The Civil Society Technical Advisor of MCC, Jennifer Orgle, said that monitoring the degree to which service providers respond to citizens’ needs is a key role played by civil society organizations in the process of ensuring development and accountability.
“If for example, the residents find it necessary to improve their Health sector before the Education sector, then that will be noted and the service providers will be compelled to act accordingly,” explains Orgle.
“The goal is to involve residents in things that affect them directly and to have a say and understanding about subjects that affect them such as the annual budget, national laws among others,” she added.
To effectively implement this, MCC will provide trainings to Civil Society Organizations to acquire the requisite technical skills to monitor community participation, collect data, prepare and analyze reports.
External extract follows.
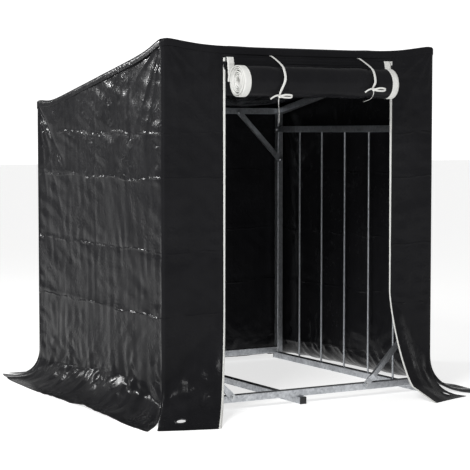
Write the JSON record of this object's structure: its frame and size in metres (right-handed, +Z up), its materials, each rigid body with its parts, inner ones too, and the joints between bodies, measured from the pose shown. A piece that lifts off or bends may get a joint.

Their findings will then be communicated to relevant Government and private officials.
Just as Trudel put it, “The program will monitor the performance of services, projects, as well as Government administrative posts. And this will be done by the community members themselves.”
Although there was limited knowledge about what civic participation is all about, a strong publicity campaign was carried out to ensure maximum participation from the community and other local stakeholders.
As with any instrument of social and public accountability, the Government is at the forefront of ensuring that Rwandan citizens understand and participate in the socio-political context of governance and structures at a decentralized level.